● **DATA LISTING**:
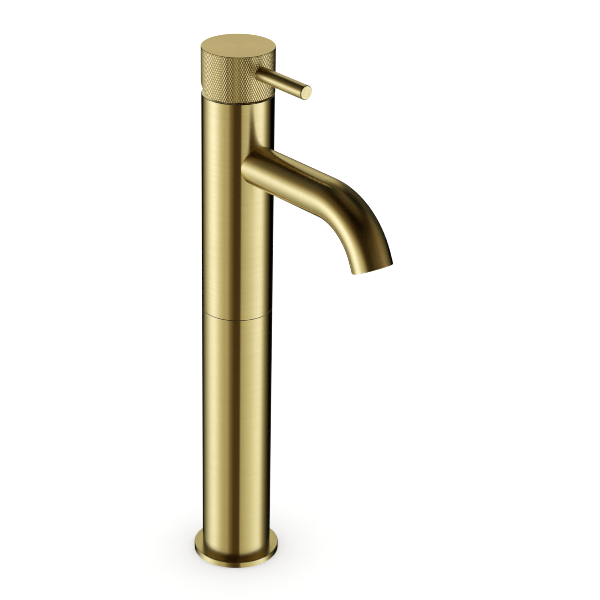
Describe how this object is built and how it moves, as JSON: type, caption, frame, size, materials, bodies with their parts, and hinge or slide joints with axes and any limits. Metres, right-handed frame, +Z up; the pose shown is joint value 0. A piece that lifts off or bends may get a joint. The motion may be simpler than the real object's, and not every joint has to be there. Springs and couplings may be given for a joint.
{
  "type": "bathroom mixer faucet",
  "caption": "Tall single-lever basin mixer: round column on a flange, fixed curved spout, knurled knob with a thin lever that lifts for flow and turns for heat.",
  "frame": {"origin": "centre of the base flange's underside, on the deck", "axes": "+Z up the column, spout and lever point along -Y, hot is on -X and cold on +X"},
  "size_m": [0.056, 0.1655, 0.3531],
  "materials": {
    "brushed_brass": "brushed satin",
    "knurled_brass": "satin, diamond knurled",
    "raw_brass": "machined",
    "fine_steel": "satin",
    "seal_rubber": "matte",
    "cartridge_plastic": "moulded",
    "ceramic": "lapped"
  },
  "bodies": {
    "column": {"base_flange": "brushed_brass", "base_gasket": "seal_rubber", "base_insert": "raw_brass", "lower_column": "brushed_brass", "column_coupler": "raw_brass", "coupler_o_rings": "seal_rubber", "upper_column": "brushed_brass", "valve_manifold": "raw_brass", "spout_tube": "brushed_brass", "spout_nipple": "raw_brass", "spout_o_ring": "seal_rubber", "aerator_housing": "raw_brass", "aerator_washer": "seal_rubber", "flow_regulator": "cartridge_plastic", "aerator_screen": "fine_steel", "cartridge_base": "cartridge_plastic", "cartridge_seals": "seal_rubber", "fixed_disc": "ceramic", "cartridge_housing": "cartridge_plastic", "cartridge_nut": "raw_brass"},
    "turning_collar": {"rotating_collar": "cartridge_plastic", "stem_o_ring": "seal_rubber", "pivot_pin": "fine_steel"},
    "flow_carrier": {"disc_carrier": "cartridge_plastic", "moving_disc": "ceramic"},
    "handle": {"spindle": "raw_brass", "handle_insert": "cartridge_plastic", "knob": "knurled_brass", "lever_rod": "brushed_brass", "handle_screw": "fine_steel"}
  },
  "joints": [
    {"name": "temperature_turn", "type": "hinge", "parent": "column", "child": "turning_collar", "pos_m": [0, 0, 0.317], "axis": [0, 0, 1], "range_deg": [-50, 50]},
    {"name": "flow_lift", "type": "hinge", "parent": "turning_collar", "child": "handle", "pos_m": [0, 0, 0.317], "axis": [-1, 0, 0], "range_deg": [0, 25]},
    {"name": "disc_slide", "type": "slide", "parent": "turning_collar", "child": "flow_carrier", "axis": [0, -1, 0], "range_m": [0, 0.0046]}
  ],
  "couplings": [
    {"joint": "disc_slide", "follows": "flow_lift", "m_per_rad": 0.0105}
  ]
}
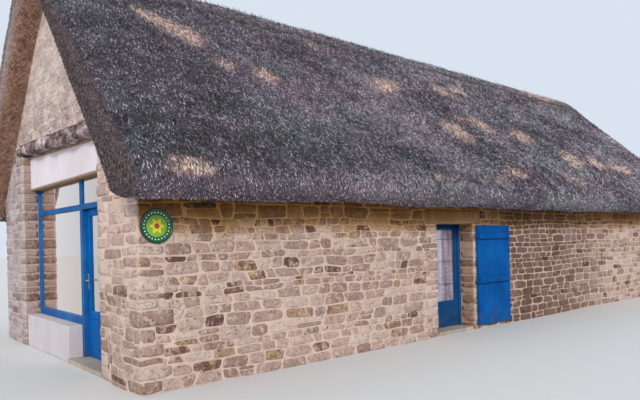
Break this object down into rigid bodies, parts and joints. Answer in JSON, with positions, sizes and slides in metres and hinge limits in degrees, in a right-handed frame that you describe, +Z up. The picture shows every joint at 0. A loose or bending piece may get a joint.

● **GIVEN INSTRUCTION**: Go through the entries and repeat each one exactly.

● **FULL OUTPUT**:
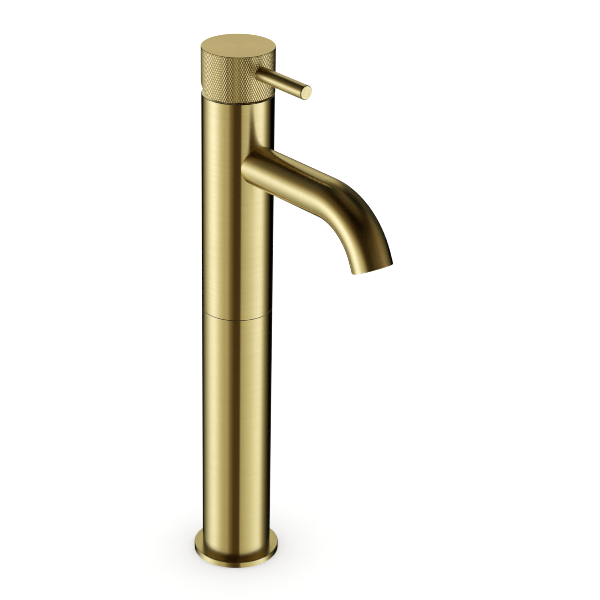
Describe how this object is built and how it moves, as JSON: type, caption, frame, size, materials, bodies with their parts, and hinge or slide joints with axes and any limits. Metres, right-handed frame, +Z up; the pose shown is joint value 0. A piece that lifts off or bends may get a joint. The motion may be simpler than the real object's, and not every joint has to be there. Springs and couplings may be given for a joint.
{
  "type": "bathroom mixer faucet",
  "caption": "Tall single-lever basin mixer: round column on a flange, fixed curved spout, knurled knob with a thin lever that lifts for flow and turns for heat.",
  "frame": {"origin": "centre of the base flange's underside, on the deck", "axes": "+Z up the column, spout and lever point along -Y, hot is on -X and cold on +X"},
  "size_m": [0.056, 0.1655, 0.3531],
  "materials": {
    "brushed_brass": "brushed satin",
    "knurled_brass": "satin, diamond knurled",
    "raw_brass": "machined",
    "fine_steel": "satin",
    "seal_rubber": "matte",
    "cartridge_plastic": "moulded",
    "ceramic": "lapped"
  },
  "bodies": {
    "column": {"base_flange": "brushed_brass", "base_gasket": "seal_rubber", "base_insert": "raw_brass", "lower_column": "brushed_brass", "column_coupler": "raw_brass", "coupler_o_rings": "seal_rubber", "upper_column": "brushed_brass", "valve_manifold": "raw_brass", "spout_tube": "brushed_brass", "spout_nipple": "raw_brass", "spout_o_ring": "seal_rubber", "aerator_housing": "raw_brass", "aerator_washer": "seal_rubber", "flow_regulator": "cartridge_plastic", "aerator_screen": "fine_steel", "cartridge_base": "cartridge_plastic", "cartridge_seals": "seal_rubber", "fixed_disc": "ceramic", "cartridge_housing": "cartridge_plastic", "cartridge_nut": "raw_brass"},
    "turning_collar": {"rotating_collar": "cartridge_plastic", "stem_o_ring": "seal_rubber", "pivot_pin": "fine_steel"},
    "flow_carrier": {"disc_carrier": "cartridge_plastic", "moving_disc": "ceramic"},
    "handle": {"spindle": "raw_brass", "handle_insert": "cartridge_plastic", "knob": "knurled_brass", "lever_rod": "brushed_brass", "handle_screw": "fine_steel"}
  },
  "joints": [
    {"name": "temperature_turn", "type": "hinge", "parent": "column", "child": "turning_collar", "pos_m": [0, 0, 0.317], "axis": [0, 0, 1], "range_deg": [-50, 50]},
    {"name": "flow_lift", "type": "hinge", "parent": "turning_collar", "child": "handle", "pos_m": [0, 0, 0.317], "axis": [-1, 0, 0], "range_deg": [0, 25]},
    {"name": "disc_slide", "type": "slide", "parent": "turning_collar", "child": "flow_carrier", "axis": [0, -1, 0], "range_m": [0, 0.0046]}
  ],
  "couplings": [
    {"joint": "disc_slide", "follows": "flow_lift", "m_per_rad": 0.0105}
  ]
}
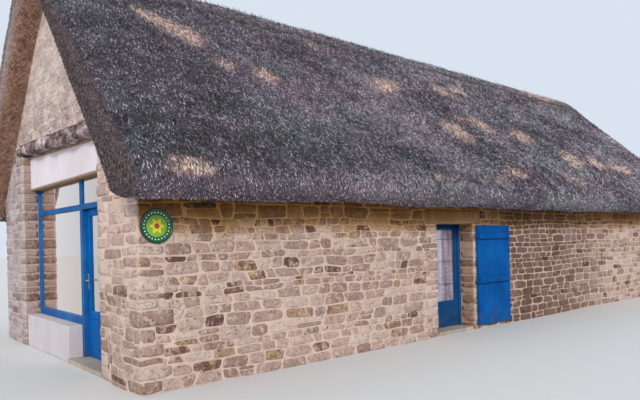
Break this object down into rigid bodies, parts and joints. Answer in JSON, with positions, sizes and slides in metres and hinge limits in degrees, in a right-handed frame that you describe, +Z up. The picture shows every joint at 0. A loose or bending piece may get a joint.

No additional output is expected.